◆ TASK DIRECTIONS ◆
Give back the whole listing exactly as shown.
== GIVEN INFORMATION
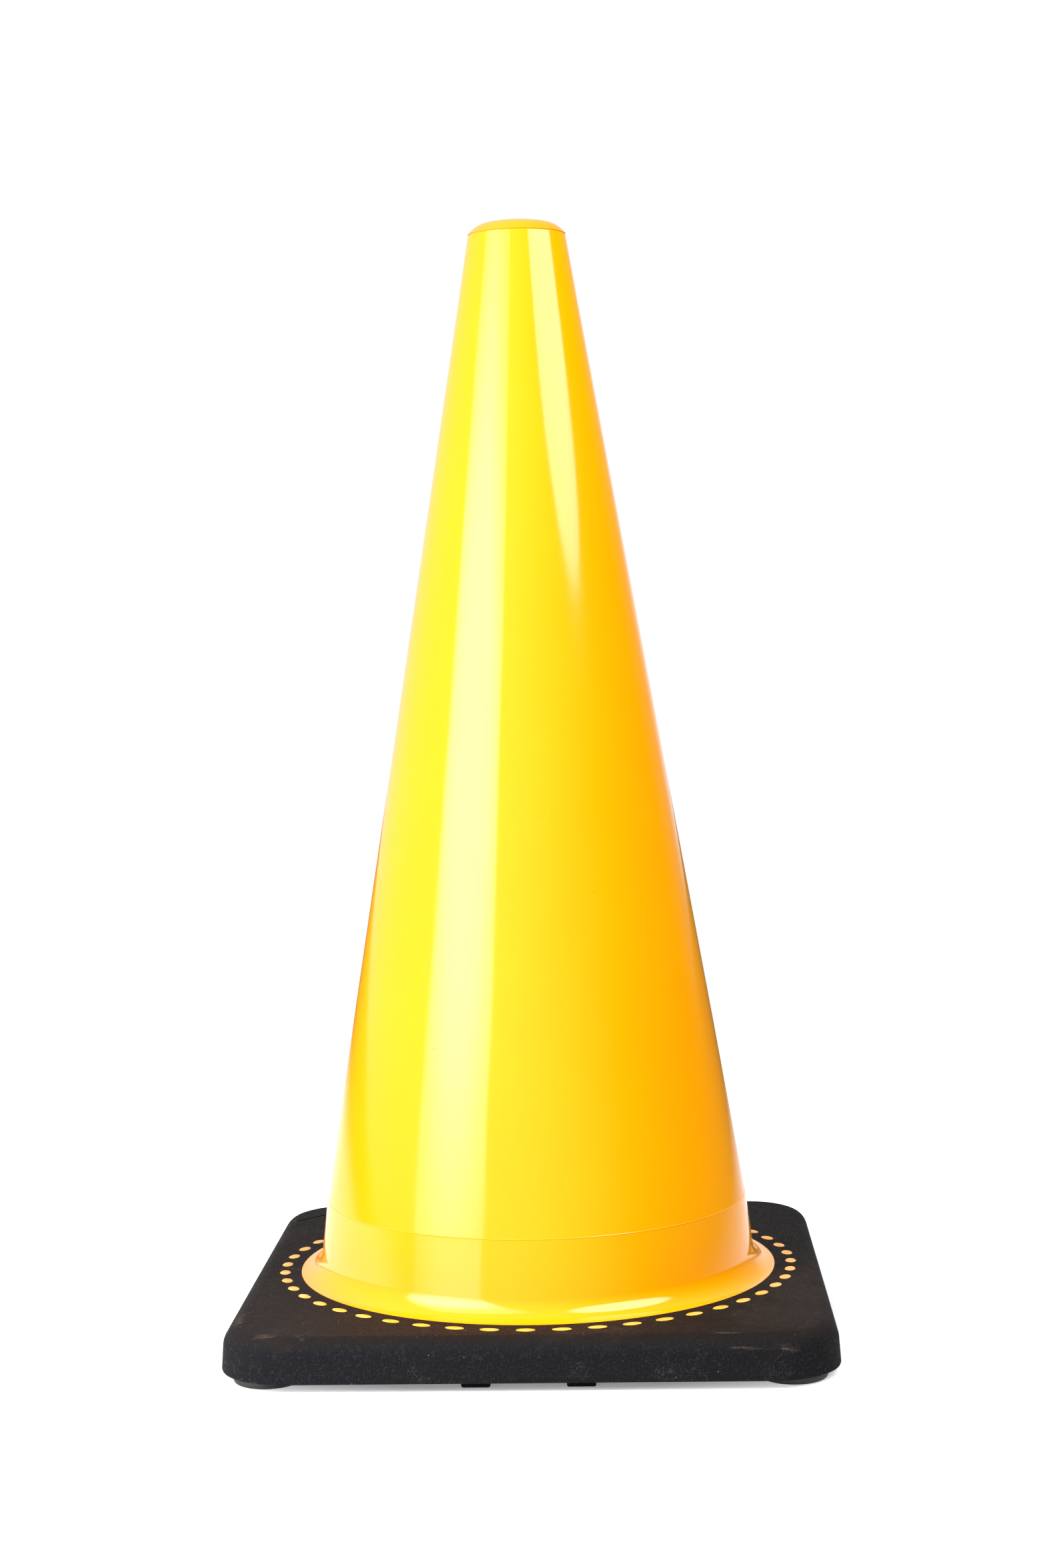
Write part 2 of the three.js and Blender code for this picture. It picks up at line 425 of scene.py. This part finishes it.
def from_recipe(nodes, links, recipe, place, **settings):
    """A mask from a shared recipe, with this material's own settings."""
    node = nodes.new("ShaderNodeGroup")
    node.node_tree = recipe
    links.new(place, node.inputs["Place"])
    for setting, value in settings.items():
        node.inputs[setting].default_value = value
    return node.outputs["Mask"]


specks, nodes, links, taken, given = new_recipe("specks", ("Scale", "Size", "Rarity"))
cells = nodes.new("ShaderNodeTexVoronoi")
links.new(taken["Place"], cells.inputs["Vector"])
links.new(taken["Scale"], cells.inputs["Scale"])
chance = nodes.new("ShaderNodeSeparateColor")
links.new(cells.outputs["Color"], chance.inputs["Color"])
links.new(calculated(
    nodes, links, "MULTIPLY",
    calculated(nodes, links, "LESS_THAN", cells.outputs["Distance"], taken["Size"]),
    calculated(nodes, links, "GREATER_THAN", chance.outputs["Red"], taken["Rarity"])), given)

hairlines, nodes, links, taken, given = new_recipe("hairlines", ("Scale", "Width", "Rarity"))
swirl = nodes.new("ShaderNodeTexNoise")
swirl.inputs["Detail"].default_value = 1.0
links.new(taken["Place"], swirl.inputs["Vector"])
links.new(taken["Scale"], swirl.inputs["Scale"])
patches = nodes.new("ShaderNodeTexNoise")
patches.inputs["Detail"].default_value = 2.0
links.new(taken["Place"], patches.inputs["Vector"])
links.new(calculated(nodes, links, "MULTIPLY", taken["Scale"], 1.7), patches.inputs["Scale"])
off_line = calculated(
    nodes, links, "ABSOLUTE", calculated(nodes, links, "SUBTRACT", swirl.outputs["Fac"], 0.5), 0)
links.new(calculated(
    nodes, links, "MULTIPLY",
    calculated(nodes, links, "LESS_THAN", off_line, taken["Width"]),
    calculated(nodes, links, "GREATER_THAN", patches.outputs["Fac"], taken["Rarity"])), given)

grime, nodes, links, taken, given = new_recipe("grime", ("Scale", "Start", "Full"))
drift = nodes.new("ShaderNodeTexNoise")
drift.inputs["Detail"].default_value = 6.0
drift.inputs["Roughness"].default_value = 0.65
links.new(taken["Place"], drift.inputs["Vector"])
links.new(taken["Scale"], drift.inputs["Scale"])
settled = nodes.new("ShaderNodeMapRange")
links.new(drift.outputs["Fac"], settled.inputs["Value"])
links.new(taken["Start"], settled.inputs["From Min"])
links.new(taken["Full"], settled.inputs["From Max"])
links.new(settled.outputs["Result"], given)

yellow_pvc, nodes, links = new_finish("yellow_pvc")
surface = nodes["Principled BSDF"]
place = nodes.new("ShaderNodeTexCoord").outputs["Object"]
pigment = mixed(nodes, links, from_recipe(nodes, links, grime, place, Scale=9.0, Start=0.35, Full=0.65),
                (0.95, 0.358, 0.0004, 1), (0.95, 0.372, 0.0008, 1))
level = nodes.new("ShaderNodeSeparateXYZ")
links.new(place, level.inputs["Vector"])
# Painted shade: above the crease the lip is given a darker, oranger yellow, standing in for the lesser
# light that falls on its dome.
lip_painted_shade = mixed(nodes, links,
                span(nodes, links, level.outputs["Z"], neck_level - lip_crease, neck_level, 0.0, 1.0),
                pigment, (0.94, 0.30, 0.0004, 1))
rubbed = mixed(nodes, links,
               from_recipe(nodes, links, hairlines, place, Scale=24.0, Width=0.0005, Rarity=0.68),
               lip_painted_shade, (0.95, 0.44, 0.04, 1))
flecked = mixed(nodes, links,
                from_recipe(nodes, links, specks, place, Scale=70.0, Size=0.035, Rarity=0.96),
                rubbed, (0.25, 0.08, 0.01, 1))
links.new(flecked, surface.inputs["Base Color"])
smears = from_recipe(
    nodes, links, grime, stretched(nodes, links, place, (14, 14, 3)), Scale=1.0, Start=0.35, Full=0.75)
links.new(span(nodes, links, smears, 0.0, 1.0, 0.08, 0.15), surface.inputs["Roughness"])
waviness = noise(nodes, links, stretched(nodes, links, place, (16, 16, 5)), 1.0, 1.0)
wave = nodes.new("ShaderNodeBump")
wave.inputs["Strength"].default_value = 0.5
wave.inputs["Distance"].default_value = 0.0016
links.new(waviness, wave.inputs["Height"])
links.new(wave.outputs["Normal"], surface.inputs["Normal"])
cone.data.materials.append(yellow_pvc)
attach(cone, "root")
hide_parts("cone_body")

# ------------------------------------------------------------------ studs
# Forty-eight oblong studs of the same PVC, moulded on the flange, that come up flush through
# the base. Their tops are slightly softened at the rim, and a little ragged from the moulding.
stud_count = 48
stud_length = 0.012
stud_width = 0.007
stud_circle_radius = flange_radius - flange_ledge / 2
stud_top = base_top - 0.00005
stud_floor = flange_floor + flange_thickness
stud_edge = 0.0003
stud_turn = math.radians(-0.57)
stud_sides = 28
stud_raggedness = 0.035
ragged = random.Random(7)


def pick(piece, kind, test):
    """Selects the faces or edges of a piece in edit mode that pass a test."""
    bpy.ops.mesh.select_mode(type="FACE" if kind == "faces" else "EDGE")
    bpy.ops.mesh.select_all(action="DESELECT")
    form = bmesh.from_edit_mesh(piece.data)
    for element in getattr(form, kind):
        element.select = bool(test(element))
    bmesh.update_edit_mesh(piece.data)


def copy_of(piece, name, place):
    """A copy with its own mesh, put in its place by a matrix that goes into the mesh."""
    twin = piece.copy()
    twin.data = piece.data.copy()
    twin.name = name
    twin.data.transform(place)
    scene.collection.objects.link(twin)
    return twin


stud_height = stud_top - stud_floor
bpy.ops.object.select_all(action="DESELECT")
bpy.ops.mesh.primitive_cylinder_add(
    vertices=stud_sides, radius=0.5, depth=stud_height, location=(0, 0, stud_floor + stud_height / 2))
first_stud = bpy.context.active_object
first_stud.scale = (stud_width, stud_length, 1)
bpy.ops.object.transform_apply(location=True, rotation=True, scale=True)
bpy.ops.object.mode_set(mode="EDIT")
pick(first_stud, "faces", lambda f: f.normal.z > 0.9)
bpy.ops.mesh.bevel(offset=stud_edge, segments=2, affect="EDGES")
bpy.ops.object.mode_set(mode="OBJECT")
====
◆ ANSWER TO THIS PROBLEM ◆
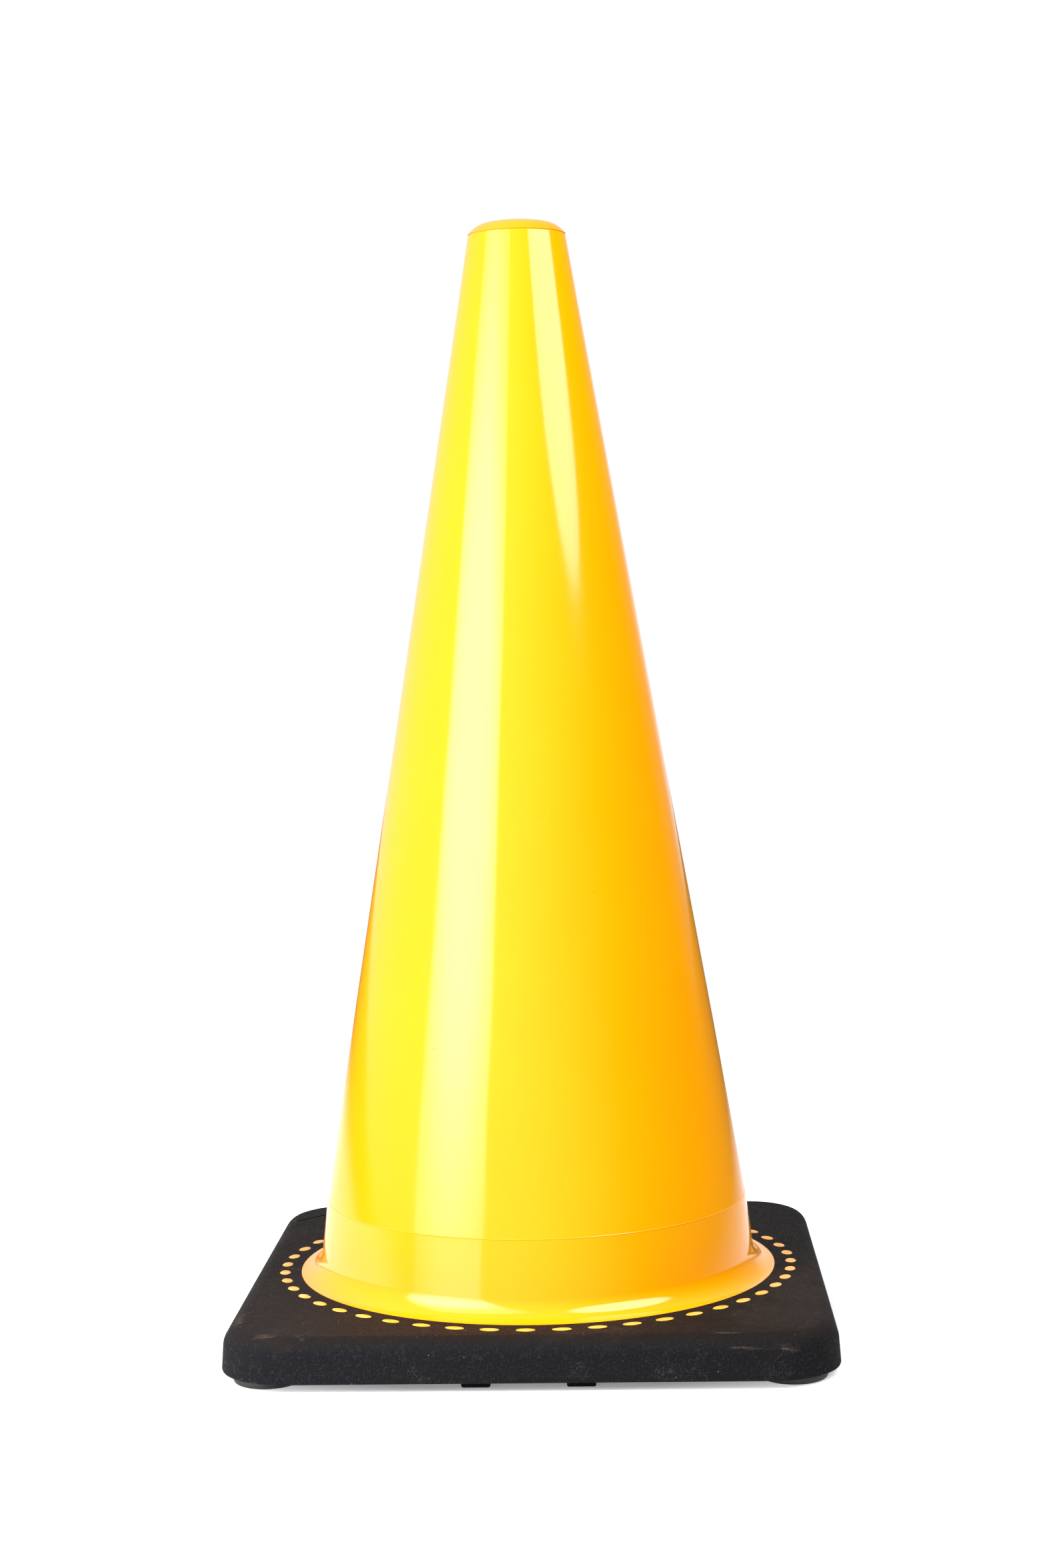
Write part 2 of the three.js and Blender code for this picture. It picks up at line 425 of scene.py. This part finishes it.
def from_recipe(nodes, links, recipe, place, **settings):
    """A mask from a shared recipe, with this material's own settings."""
    node = nodes.new("ShaderNodeGroup")
    node.node_tree = recipe
    links.new(place, node.inputs["Place"])
    for setting, value in settings.items():
        node.inputs[setting].default_value = value
    return node.outputs["Mask"]


specks, nodes, links, taken, given = new_recipe("specks", ("Scale", "Size", "Rarity"))
cells = nodes.new("ShaderNodeTexVoronoi")
links.new(taken["Place"], cells.inputs["Vector"])
links.new(taken["Scale"], cells.inputs["Scale"])
chance = nodes.new("ShaderNodeSeparateColor")
links.new(cells.outputs["Color"], chance.inputs["Color"])
links.new(calculated(
    nodes, links, "MULTIPLY",
    calculated(nodes, links, "LESS_THAN", cells.outputs["Distance"], taken["Size"]),
    calculated(nodes, links, "GREATER_THAN", chance.outputs["Red"], taken["Rarity"])), given)

hairlines, nodes, links, taken, given = new_recipe("hairlines", ("Scale", "Width", "Rarity"))
swirl = nodes.new("ShaderNodeTexNoise")
swirl.inputs["Detail"].default_value = 1.0
links.new(taken["Place"], swirl.inputs["Vector"])
links.new(taken["Scale"], swirl.inputs["Scale"])
patches = nodes.new("ShaderNodeTexNoise")
patches.inputs["Detail"].default_value = 2.0
links.new(taken["Place"], patches.inputs["Vector"])
links.new(calculated(nodes, links, "MULTIPLY", taken["Scale"], 1.7), patches.inputs["Scale"])
off_line = calculated(
    nodes, links, "ABSOLUTE", calculated(nodes, links, "SUBTRACT", swirl.outputs["Fac"], 0.5), 0)
links.new(calculated(
    nodes, links, "MULTIPLY",
    calculated(nodes, links, "LESS_THAN", off_line, taken["Width"]),
    calculated(nodes, links, "GREATER_THAN", patches.outputs["Fac"], taken["Rarity"])), given)

grime, nodes, links, taken, given = new_recipe("grime", ("Scale", "Start", "Full"))
drift = nodes.new("ShaderNodeTexNoise")
drift.inputs["Detail"].default_value = 6.0
drift.inputs["Roughness"].default_value = 0.65
links.new(taken["Place"], drift.inputs["Vector"])
links.new(taken["Scale"], drift.inputs["Scale"])
settled = nodes.new("ShaderNodeMapRange")
links.new(drift.outputs["Fac"], settled.inputs["Value"])
links.new(taken["Start"], settled.inputs["From Min"])
links.new(taken["Full"], settled.inputs["From Max"])
links.new(settled.outputs["Result"], given)

yellow_pvc, nodes, links = new_finish("yellow_pvc")
surface = nodes["Principled BSDF"]
place = nodes.new("ShaderNodeTexCoord").outputs["Object"]
pigment = mixed(nodes, links, from_recipe(nodes, links, grime, place, Scale=9.0, Start=0.35, Full=0.65),
                (0.95, 0.358, 0.0004, 1), (0.95, 0.372, 0.0008, 1))
level = nodes.new("ShaderNodeSeparateXYZ")
links.new(place, level.inputs["Vector"])
# Painted shade: above the crease the lip is given a darker, oranger yellow, standing in for the lesser
# light that falls on its dome.
lip_painted_shade = mixed(nodes, links,
                span(nodes, links, level.outputs["Z"], neck_level - lip_crease, neck_level, 0.0, 1.0),
                pigment, (0.94, 0.30, 0.0004, 1))
rubbed = mixed(nodes, links,
               from_recipe(nodes, links, hairlines, place, Scale=24.0, Width=0.0005, Rarity=0.68),
               lip_painted_shade, (0.95, 0.44, 0.04, 1))
flecked = mixed(nodes, links,
                from_recipe(nodes, links, specks, place, Scale=70.0, Size=0.035, Rarity=0.96),
                rubbed, (0.25, 0.08, 0.01, 1))
links.new(flecked, surface.inputs["Base Color"])
smears = from_recipe(
    nodes, links, grime, stretched(nodes, links, place, (14, 14, 3)), Scale=1.0, Start=0.35, Full=0.75)
links.new(span(nodes, links, smears, 0.0, 1.0, 0.08, 0.15), surface.inputs["Roughness"])
waviness = noise(nodes, links, stretched(nodes, links, place, (16, 16, 5)), 1.0, 1.0)
wave = nodes.new("ShaderNodeBump")
wave.inputs["Strength"].default_value = 0.5
wave.inputs["Distance"].default_value = 0.0016
links.new(waviness, wave.inputs["Height"])
links.new(wave.outputs["Normal"], surface.inputs["Normal"])
cone.data.materials.append(yellow_pvc)
attach(cone, "root")
hide_parts("cone_body")

# ------------------------------------------------------------------ studs
# Forty-eight oblong studs of the same PVC, moulded on the flange, that come up flush through
# the base. Their tops are slightly softened at the rim, and a little ragged from the moulding.
stud_count = 48
stud_length = 0.012
stud_width = 0.007
stud_circle_radius = flange_radius - flange_ledge / 2
stud_top = base_top - 0.00005
stud_floor = flange_floor + flange_thickness
stud_edge = 0.0003
stud_turn = math.radians(-0.57)
stud_sides = 28
stud_raggedness = 0.035
ragged = random.Random(7)


def pick(piece, kind, test):
    """Selects the faces or edges of a piece in edit mode that pass a test."""
    bpy.ops.mesh.select_mode(type="FACE" if kind == "faces" else "EDGE")
    bpy.ops.mesh.select_all(action="DESELECT")
    form = bmesh.from_edit_mesh(piece.data)
    for element in getattr(form, kind):
        element.select = bool(test(element))
    bmesh.update_edit_mesh(piece.data)


def copy_of(piece, name, place):
    """A copy with its own mesh, put in its place by a matrix that goes into the mesh."""
    twin = piece.copy()
    twin.data = piece.data.copy()
    twin.name = name
    twin.data.transform(place)
    scene.collection.objects.link(twin)
    return twin


stud_height = stud_top - stud_floor
bpy.ops.object.select_all(action="DESELECT")
bpy.ops.mesh.primitive_cylinder_add(
    vertices=stud_sides, radius=0.5, depth=stud_height, location=(0, 0, stud_floor + stud_height / 2))
first_stud = bpy.context.active_object
first_stud.scale = (stud_width, stud_length, 1)
bpy.ops.object.transform_apply(location=True, rotation=True, scale=True)
bpy.ops.object.mode_set(mode="EDIT")
pick(first_stud, "faces", lambda f: f.normal.z > 0.9)
bpy.ops.mesh.bevel(offset=stud_edge, segments=2, affect="EDGES")
bpy.ops.object.mode_set(mode="OBJECT")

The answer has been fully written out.